Give back the exact lines spanning from the line with "build_basket_end(pair)" to the line with "bpy.context.scene.collection.objects.link(empty)", with both of those lines included and no others.

--------------------------------

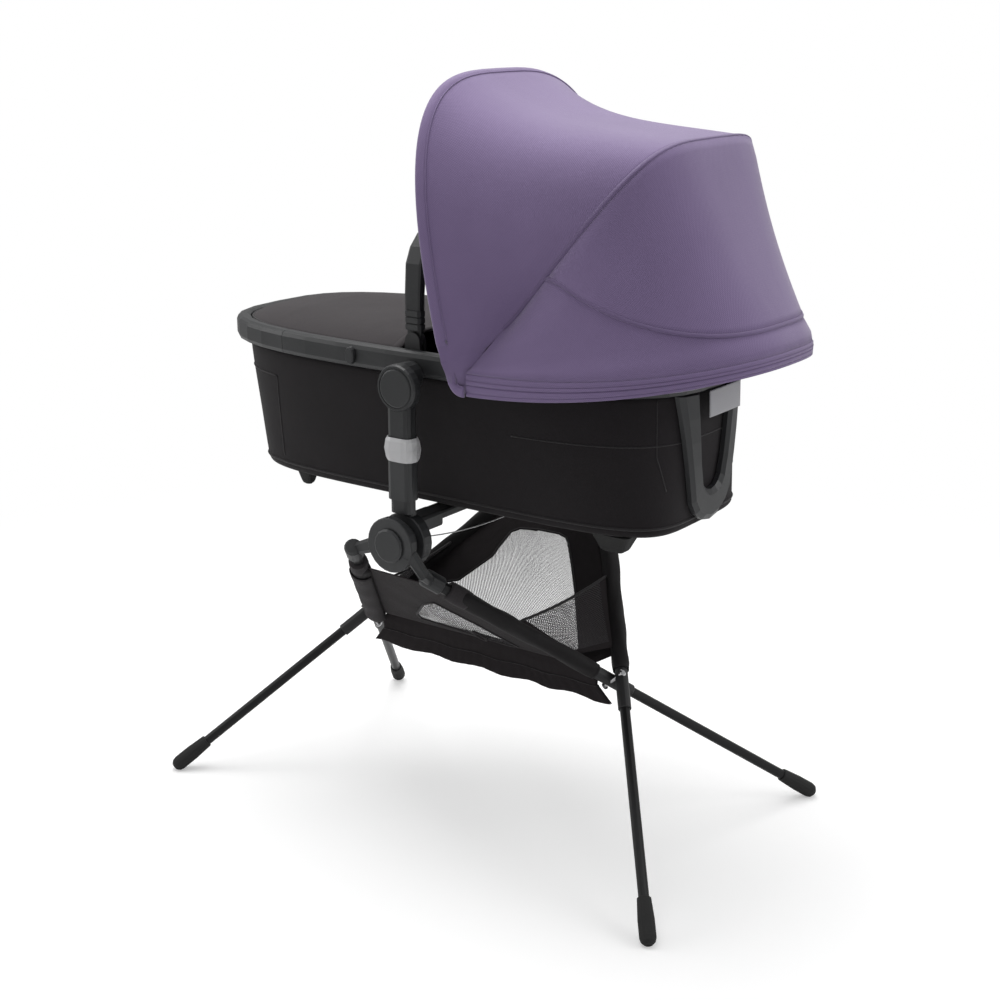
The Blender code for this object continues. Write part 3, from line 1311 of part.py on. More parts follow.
def build_hem():
    """The band at the foot of the cloth, with an inner flap that reaches the rim."""
    rings = []
    flap_z = RIM_LOW_Z + HEM_FLAP_RISE
    rim_start = rim_angle_at(hem_point(HEM_START).x + HEM_THICK)
    for share in arch_shares(29, HEM_START):
        point = hem_point(share)
        after = hem_point(min(share + 0.002, 1.0 - HEM_START / 2.0))
        before = hem_point(max(share - 0.002, HEM_START / 2.0))
        tangent = (after - before).normalized()
        outward = Vector((tangent.y, -tangent.x, 0.0)).normalized() * HEM_THICK / 2.0
        up = Vector((0.0, 0.0, hem_height(share)))
        turn = (2.0 * share - 1.0) / (1.0 - 2.0 * HEM_START)
        rim = rim_point(rim_start * turn, -HEM_RIM_GAP)
        fold = Vector((0.0, 0.0, HEM_THICK))
        rings.append([point + outward, point + outward + up, point - outward + up, point - outward + fold,
                      Vector((rim.x, rim.y, flap_z + HEM_FLAP_THICK)), Vector((rim.x, rim.y, flap_z))])
    loft("canopy_hem", rings, "violet_fabric")


def build_bow(name, arch, plate_y):
    """A flat bow that follows its arch inside the cloth, with a pierced plate at each foot."""
    path = [(-plate_y, 0.0), (-plate_y, BOW_FOOT_REACH / 2.0), (-plate_y, BOW_FOOT_REACH)]
    foot = list(path)
    for share in arch_shares(19):
        y, radius = arch_outline(arch, share, -BOW_INSET)
        if radius > BOW_FOOT_REACH + BOW_FOOT_BLEND:
            path.append((y, radius))
    path += [(-y, radius) for y, radius in reversed(foot)]
    outline = rounded_rectangle(BOW_THICK, BOW_WIDTH, 0.0015, 2)
    bow = swept(name, path, outline, arch_frame(CANOPY_X, CANOPY_Z, arch[0]), "dark_plastic", CANOPY_AXIS)
    half = BOW_PLATE_THICK / 2.0
    for label, side in SIDES.items():
        centre = (CANOPY_X, side * plate_y, CANOPY_Z)
        join(bow, cylinder(name + "_eye_" + label, centre, (0.0, 1.0, 0.0), -half, half, EYE_RADIUS))
        cut(bow, cylinder(name + "_pin_hole_" + label, centre, (0.0, 1.0, 0.0), -2.0 * half, 2.0 * half,
                          HINGE_PIN_RADIUS + CLEAR))


def build_canopy_pivot(name, side, disc_inner, pin_end):
    """A disc on the outside of the rim, with the pin that both bows turn on."""
    turned("canopy_pivot_" + name, (
        (0.0, pin_end - disc_inner),
        (HINGE_PIN_RADIUS, pin_end - disc_inner),
        (HINGE_PIN_RADIUS, PIVOT_DISC_THICK),
        (PIVOT_DISC_RADIUS, PIVOT_DISC_THICK),
        (PIVOT_DISC_RADIUS, 0.0),
        (0.0, 0.0),
    ), (CANOPY_X, side * disc_inner, CANOPY_Z), (0.0, side, 0.0), 16, "dark_plastic")


def build_canopy():
    """Stack the pivot disc and the two bows' plates outwards from the rim, then the cloth."""
    disc_inner = rim_point(rim_angle_at(CANOPY_X - PIVOT_DISC_RADIUS)).y + CLEAR
    rear_plate_y = disc_inner + PIVOT_DISC_THICK + CLEAR + BOW_PLATE_THICK / 2.0
    front_plate_y = rear_plate_y + BOW_PLATE_THICK + LAYER_GAP
    pin_end = front_plate_y + BOW_PLATE_THICK / 2.0 + EDGE
    build_bow("rear_bow", REAR_ARCH, rear_plate_y)
    build_bow("front_bow", FRONT_ARCH, front_plate_y)
    for name, side in SIDES.items():
        build_canopy_pivot(name, side, disc_inner, pin_end)
    build_front_panel()
    build_back_panel()
    build_hem()


def build_all():
    for name, side in SIDES.items():
        build_hub(name, side)
        build_left_bracket(name, side)
        build_right_bracket(name, side)
        build_collar(name, side)
        build_adapter(name, side)
        build_basket_side(name, side)
    for leg in LEG_SIDE:
        build_leg(leg)
    for pair in OUTWARD:
        build_crossing_bolt(pair)
        build_basket_end(pair)
    build_cross_beam()
    build_cable()
    build_rim()
    build_body()
    build_apron()
    build_head_bar()
    build_head_strap()
    build_handle()
    build_canopy()


build_all()
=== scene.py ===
import json
import math

import bmesh
import bpy
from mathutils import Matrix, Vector, noise


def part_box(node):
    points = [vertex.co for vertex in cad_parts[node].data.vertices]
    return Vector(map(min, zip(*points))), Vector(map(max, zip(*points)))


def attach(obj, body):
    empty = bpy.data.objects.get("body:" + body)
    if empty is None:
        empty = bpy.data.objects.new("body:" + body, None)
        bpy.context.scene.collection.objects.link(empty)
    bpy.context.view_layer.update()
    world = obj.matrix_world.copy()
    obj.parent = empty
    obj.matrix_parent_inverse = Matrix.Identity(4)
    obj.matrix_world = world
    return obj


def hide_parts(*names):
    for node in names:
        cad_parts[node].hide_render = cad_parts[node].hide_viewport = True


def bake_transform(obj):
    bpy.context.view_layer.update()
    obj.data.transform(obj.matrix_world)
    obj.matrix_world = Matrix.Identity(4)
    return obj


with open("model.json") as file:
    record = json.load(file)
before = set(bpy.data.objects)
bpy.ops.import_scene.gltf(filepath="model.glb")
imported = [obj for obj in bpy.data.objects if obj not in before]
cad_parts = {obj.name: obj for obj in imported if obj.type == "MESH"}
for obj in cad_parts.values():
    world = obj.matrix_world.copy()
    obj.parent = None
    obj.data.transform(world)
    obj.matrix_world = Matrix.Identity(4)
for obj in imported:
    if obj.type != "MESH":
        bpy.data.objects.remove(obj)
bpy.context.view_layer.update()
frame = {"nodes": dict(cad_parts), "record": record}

scene = bpy.context.scene
UP = Vector((0.0, 0.0, 1.0))
SIDES = {"near": -1.0, "far": 1.0}  # The sign of y
PAIRS = {"left": -1.0, "right": 1.0}  # The sign of x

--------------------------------

### OUTPUT FOR THIS TASK
        build_basket_end(pair)
    build_cross_beam()
    build_cable()
    build_rim()
    build_body()
    build_apron()
    build_head_bar()
    build_head_strap()
    build_handle()
    build_canopy()


build_all()
=== scene.py ===
import json
import math

import bmesh
import bpy
from mathutils import Matrix, Vector, noise


def part_box(node):
    points = [vertex.co for vertex in cad_parts[node].data.vertices]
    return Vector(map(min, zip(*points))), Vector(map(max, zip(*points)))


def attach(obj, body):
    empty = bpy.data.objects.get("body:" + body)
    if empty is None:
        empty = bpy.data.objects.new("body:" + body, None)
        bpy.context.scene.collection.objects.link(empty)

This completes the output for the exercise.